# removing wool/sponge from plant in pot?



## sion12 (Oct 30, 2013)

is it important to remove all wool/sponge from a potted plant? i mean it is fine for large root plant like echinodorus cordifolius ssp fluitans and even hairgrass but i find it impossible to remove most of the wool from java fern without completely destroying the root.


----------



## urbach (Apr 16, 2009)

Yep, best to remove before planting in tank. Use your scissors tip and slide it down from top of root till the end. Trim the root if it's too long.


----------



## RWaters (Nov 12, 2003)

urbach said:


> Yep, best to remove before planting in tank. Use your scissors tip and slide it down from top of root till the end. Trim the root if it's too long.
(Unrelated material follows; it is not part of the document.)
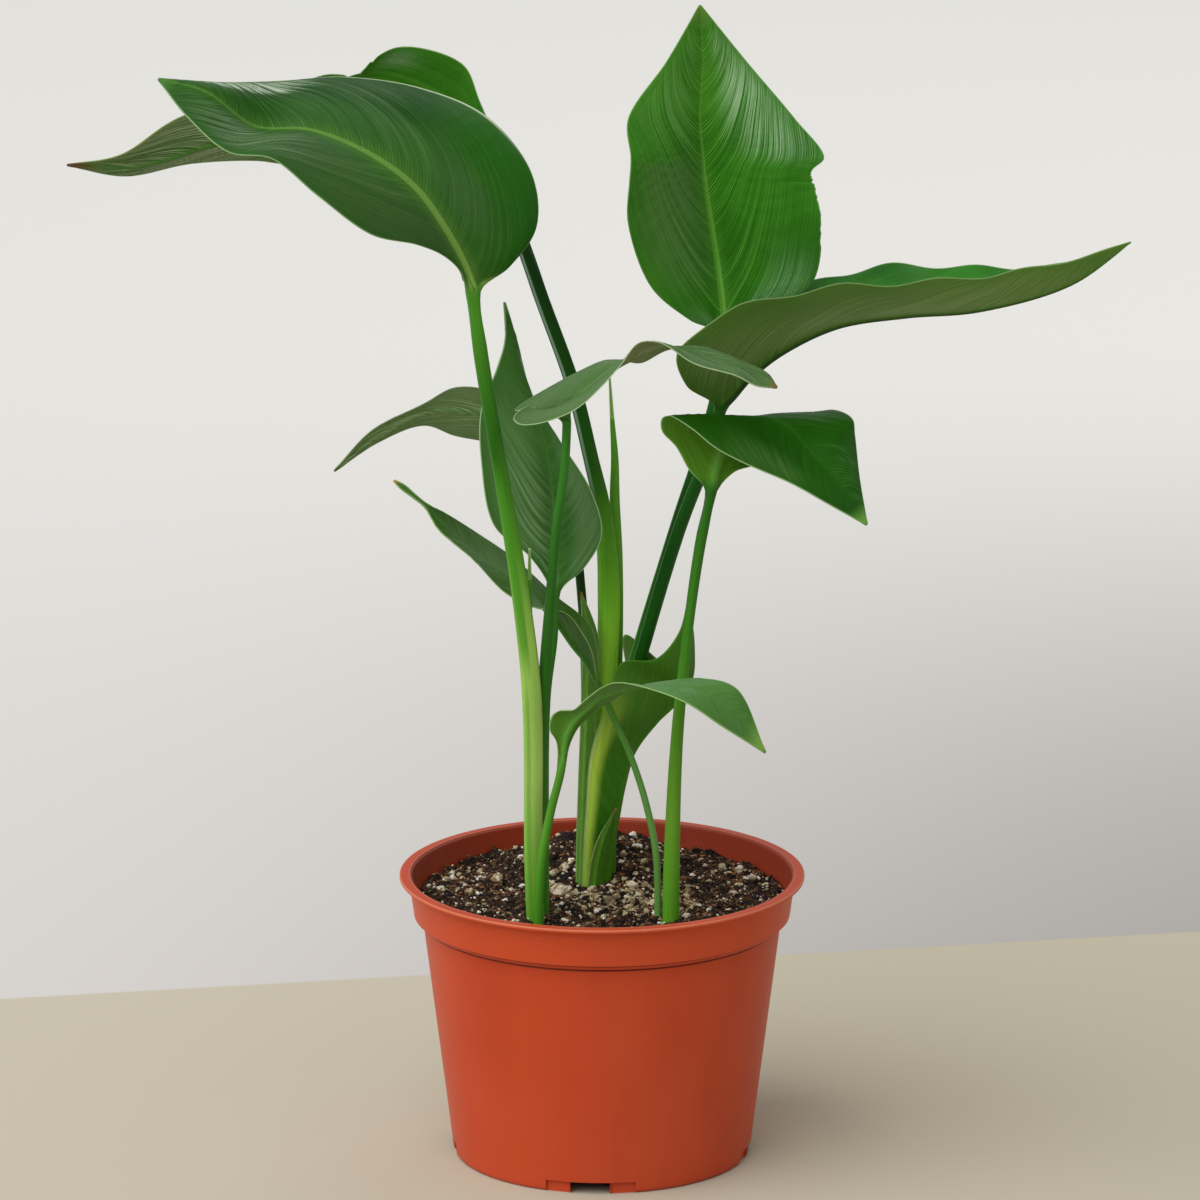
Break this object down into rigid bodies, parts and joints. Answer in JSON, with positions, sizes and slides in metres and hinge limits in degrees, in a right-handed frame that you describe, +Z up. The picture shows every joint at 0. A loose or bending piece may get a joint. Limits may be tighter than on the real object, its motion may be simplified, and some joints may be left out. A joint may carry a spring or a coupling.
{
  "type": "potted bird of paradise",
  "caption": "Young bird of paradise plant: long-stalked paddle leaves growing in clumps from soil in a round, tapered plastic nursery pot with a stepped rim.",
  "frame": {"origin": "centre of the flat underside of the pot, in the plane that it stands on", "axes": "+Z up along the pot's axis, -Y towards the side that the picture shows, +X to the right as seen from that side"},
  "size_m": [0.4112, 0.1646, 0.4561],
  "materials": {
    "pot_plastic": "satin injection-moulded polypropylene, terracotta orange",
    "potting_mix": "damp dark peat mix with bark fibres and pale perlite grains",
    "leaf": "smooth waxy leaf with a light midrib, close side veins and a pale thin margin",
    "new_growth": "smooth pale yellow-green rolled leaf or sheath",
    "dry_sheath": "dry papery brown sheath"
  },
  "bodies": {
    "root": {"pot": "pot_plastic", "soil": "potting_mix", "leaf_upper_left": "leaf", "leaf_upper_back": "leaf", "leaf_top_right": "leaf", "leaf_long_right": "leaf", "leaf_mid_right": "leaf", "leaf_arched": "leaf", "leaf_upright": "leaf", "leaf_low_front": "leaf", "leaf_side_left": "leaf", "leaf_low_left": "leaf", "leaf_low_centre": "leaf", "spear_leaf": "new_growth", "young_spike": "new_growth", "centre_sheath": "new_growth", "dry_sheath": "dry_sheath"}
  },
  "joints": []
}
+1. You can also use tweezers to remove it.


----------



## jrh (Sep 9, 2007)

comes off easier underwater as well, so a mixing bowl can also come in handy


----------



## Higher Thinking (Mar 16, 2011)

Yea I just do it under running water. I first split the wool in half, then in chunks, then I just pull the plants and wool apart under water.


----------



## sion12 (Oct 30, 2013)

i cleaned it for hairgrass but i just cant do the java fern, hopefully it will not rot and kill the java fern


----------



## jrh (Sep 9, 2007)

It doesn't sound like it's on the rhizome, because that's pretty tough and I imagine you could get the rock wool off. As long as the rhizome isn't planted, java fern is pretty tough stuff. If it's in the little hair-like roots, I don't think you need to worry about pulling a few of those off the fern when removing the rock wool.


----------